IFA: How do you choose which innovations to pursue? What criteria do you use for judging whether an agricultural innovation would work or be beneficial in Kenya?
P. Bell: The first step is identifying the challenges that our clients are facing. Once we find a potential innovation that would address these challenges, we then evaluate it for its potential impact.
Impact is the net dollar increase clients will gain from purchasing or using the potential innovation. Within the process, we also evaluate the potential complexity and client preferences for the innovation. We want to make sure that it is impactful, but also that we can fully realize that impact through effective training and client use of the innovation.
IFA: As a trained soil scientist and manager of One Acre Fund's internal soil analytical laboratory, what type of innovations do you think could be introduced to improve soils in East Africa?
P. Bell : In the near team, we are very excited about lime and custom-blend fertilizers. For many smallholder farmers in East Africa, access to lime has huge potential for sustainable soil management.

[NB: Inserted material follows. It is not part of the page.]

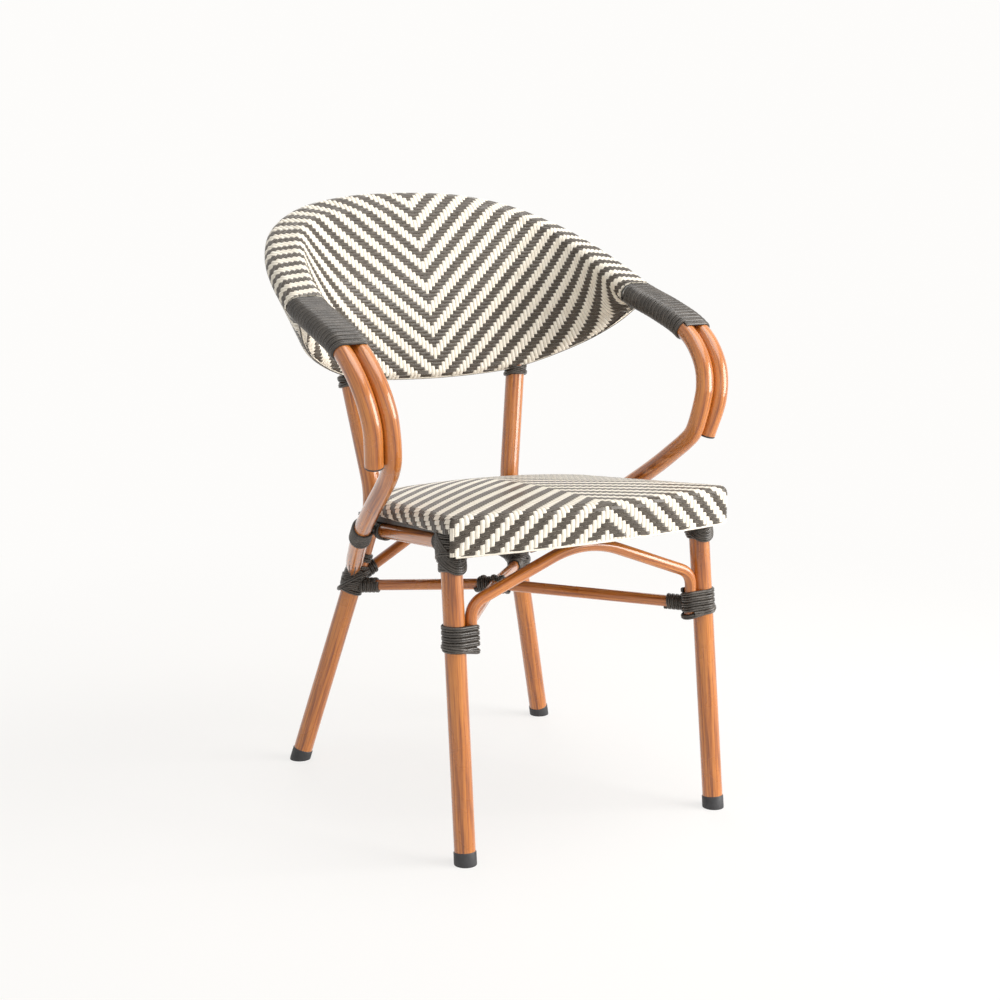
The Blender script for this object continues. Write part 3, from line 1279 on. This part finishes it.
# small parts: feet, end plugs, the wrapped tops of the rear legs and the cords under the back

smallParts = {
    # distances along and radii; the foot is cut level at the floor
    "foot": [(-0.008, 0.0143), (0.0, 0.0149), (0.0010, 0.0149), (0.0158, 0.0148), (0.0166, 0.0144), (0.0170, 0.0141)],
    "plug": [
        (-0.0120, 0.0095), (0.0002, 0.0095), (0.0002, 0.0124), (0.0016, 0.0125),
        (0.0024, 0.0121), (0.0030, 0.0109), (0.0032, 0.0),
    ],
    "feet": {"front_foot": "frontLeg", "rear_foot": "rearLeg"},
    "flats": 40,
    # under the back: degrees from the inner face, radius, material, slot, replaced
    "cords": {
        "edgeCord": (93, 0.0012, lashingStrip, "dark_strip", ["back_edge_trim"]),
        "edgeLine": (83, 0.0009, ivoryStrand, "woven_strand", []),
    },
    "cordStand": 0.0006,
}


def turnedPiece(name, start, way, profile, replaced, level):
    # rings along a straight axis; where it stands on the floor it is cut level
    profile = np.array(profile)
    obj = roundPiece(name, start + unit(way) * profile[:, :1], profile[:, 1], (1.0, 0, 0), smallParts["flats"])
    if level:
        bm = bmesh.new()
        bm.from_mesh(obj.data)
        whole = list(bm.verts) + list(bm.edges) + list(bm.faces)
        bmesh.ops.bisect_plane(bm, geom=whole, plane_co=(0, 0, 0), plane_no=(0, 0, 1), clear_inner=True)
        closeUp(bm)
        bm.to_mesh(obj.data)
        bm.free()
    return finishPiece(obj, footPlastic, replaced, 35)


def makeSmallParts():
    c = smallParts
    for hand, flip in bothHands:
        for node, leg in c["feet"].items():
            start, way = [flip(vector) for vector in tubeAxis(leg)[:2]]
            turnedPiece(pieceName(node, hand), start, way, c["foot"], [node + "_" + hand], True)
        outer = flip(pairAt(np.array([arms["outerEnd"] - 0.05, arms["outerEnd"]]))["outer"])
        node = "arm_end_plug_" + hand
        turnedPiece(pieceName("arm_plug", hand), outer[1], outer[1] - outer[0], c["plug"], [node], False)
        gap, *rest = freeWindings["upright_collar"]
        runs = [windingOn("rearLegTop", tubeAxis("rearLegTop")[2] + gap, *rest, [])]
        runs += [bandRun(*band) for band in bands["upright_collar"]]
        stripPiece(pieceName("leg_top_wrap", hand), hand, runs, strip["width"], ["upright_collar_" + hand])
    at = backStations()
    inwardLow = squareTo(at["inward"], at["railAlong"])
    down = -squareTo(at["face"], at["railAlong"])
    reach = backShell["railRadius"] + backShell["stand"] + c["cordStand"]
    for name, (degrees, radius, material, slotName, replaced) in c["cords"].items():
        way = inwardLow * math.cos(math.radians(degrees)) + down * math.sin(math.radians(degrees))
        line = evenly(bothSides(at["rail"] + way * reach), 0.005)
        tubePiece(name, line, radius, material, (0, 0, 1), replaced, 10)


makeSmallParts()
print("small parts ready")


# camera, floor and light

photoView = {
    "place": (-1.24367, -2.08444, 0.88024),
    "turnDegrees": -31.0124,
    "downDegrees": 10.9754,
    "rollDegrees": 0.136,
    "lens": 62.8805,
}
camera = newObject("photoCamera", bpy.data.cameras.new("photoCamera"))
camera.data.sensor_width = 36
camera.data.lens = photoView["lens"]
camera.data.clip_end = 50
facing = Matrix.Rotation(math.radians(photoView["turnDegrees"]), 4, "Z")
facing = facing @ Matrix.Rotation(math.radians(90 - photoView["downDegrees"]), 4, "X")
facing = facing @ Matrix.Rotation(math.radians(photoView["rollDegrees"]), 4, "Z")
camera.matrix_world = Matrix.Translation(photoView["place"]) @ facing
scene.camera = camera

room = {
    "floorSize": 60.0,
    "floorColour": (0.90, 0.89, 0.875, 1),
    "white": (0.985, 0.975, 0.96, 1),
    "fillColour": (1.0, 0.985, 0.965, 1),
    "fill": 0.43,
    "glow": 0.74,  # white in the floor where it is seen directly, near the chair
    "fadeFrom": 0.45,
    "fadeTo": 1.8,  # from here on out all of it is white
}


def seenDirectly(tree):
    # camera, glossy and transmission rays all meet the same white
    path = addNode(tree, "LightPath").outputs
    seen = addNode(tree, "Math", {0: path["Is Camera Ray"], 1: path["Is Glossy Ray"]}, operation="MAXIMUM")
    return addNode(tree, "Math", {0: seen, 1: path["Is Transmission Ray"]}, operation="MAXIMUM")


def paleSurface(name):
    # a pale diffuse floor, which keeps the chair's shadow
    material = bpy.data.materials.new(name)
    material.use_nodes = True
    tree = material.node_tree
    tree.nodes.clear()
    diffuse = addNode(tree, "BsdfDiffuse", {"Color": room["floorColour"]})
    white = addNode(tree, "Emission", {"Color": room["white"]})
    coords = addNode(tree, "TexCoord")
    away = addNode(tree, "VectorMath", {0: coords.outputs["Object"]}, operation="LENGTH")
    fade = addNode(tree, "MapRange", {
        "Value": away.outputs["Value"], "From Min": room["fadeFrom"], "From Max": room["fadeTo"],
        "To Min": room["glow"]}, interpolation_type="SMOOTHSTEP")
    part = addNode(tree, "Math", {0: seenDirectly(tree), 1: fade}, operation="MULTIPLY")
    mix = addNode(tree, "MixShader", {"Fac": part, 1: diffuse, 2: white})
    addNode(tree, "OutputMaterial", {"Surface": mix})
    return material


def makeRoom():
    bm = bmesh.new()
    bmesh.ops.create_grid(bm, x_segments=1, y_segments=1, size=room["floorSize"] / 2)
    floor = newObject("studioFloor", meshFrom(bm, "studioFloor"))
    floor.data.materials.append(paleSurface("paleFloor"))
    scene.world = scene.world or bpy.data.worlds.new("studioWorld")
    scene.world.use_nodes = True
    tree = scene.world.node_tree
    tree.nodes.clear()
    light = addNode(tree, "Background", {"Color": room["fillColour"], "Strength": room["fill"]})
    backdrop = addNode(tree, "Background", {"Color": room["white"], "Strength": 1.0})
    mix = addNode(tree, "MixShader", {"Fac": seenDirectly(tree), 1: light, 2: backdrop})
    addNode(tree, "OutputWorld", {"Surface": mix})


lamps = {
    "keyPanel": {
        "place": (2.2, -2.05, 1.35), "aim": (0, 0, 0.5), "size": 2.0, "power": 108, "colour": (1.0, 0.98, 0.955),
    },
    "topPanel": {
        "place": (0.5, -0.5, 3.2), "aim": (0, 0, 0.4), "size": 2.2, "power": 44, "colour": (1.0, 0.99, 0.975),
    },
    "frontPanel": {
        "place": (-0.6, -3.4, 1.8), "aim": (0, 0, 0.4), "size": 1.6, "power": 7, "colour": (1.0, 0.99, 0.97),
    },
    "backPanel": {
        "place": (1.2, 2.6, 2.2), "aim": (0, 0, 0.5), "size": 1.4, "power": 16, "colour": (1.0, 0.98, 0.95),
    },
}


def makeLamps():
    for name, lamp in lamps.items():
        data = bpy.data.lights.new(name, "AREA")
        data.size = lamp["size"]
        data.energy = lamp["power"]
        data.color = lamp["colour"]
        aim = Vector(lamp["aim"]) - Vector(lamp["place"])
        facing = aim.to_track_quat("-Z", "Y").to_matrix().to_4x4()
        newObject(name, data).matrix_world = Matrix.Translation(lamp["place"]) @ facing


makeRoom()
makeLamps()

Without access to and use of it, many farmers will not see optimal returns on their other investments in soil management.
We are also very excited about the potential for custom-blend fertilizers. Moving away from blanket fertilizer recommendations for entire regions in East Africa and more towards custom recommendations and fertilizers could improve soil nutrient management in a big way.
About Patrick Bell:
Patrick Bell is the Product Innovations Senior Manager for One Acre Fund - Kenya, based in Kakamega, Kenya. He leads the Product Innovations team, which includes a broad range of R&D portfolios including agriculture, livestock, solar, market access, and health. Previously, Patrick served as a U.S. Borlaug Fellow in Global Food Security in Tanzania, worked as a Program Manager for the USAID-funded Innovative Agriculture Research Initiative (iAGRI), and was a consultant in Climate Smart Agriculture for the World Agroforestry Centre (ICRAF). Patrick received his PhD in Soil Science from the Carbon Sequestration and Management Center at The Ohio State University, and his M.S., M.Ag., and B.S. from Oklahoma State University.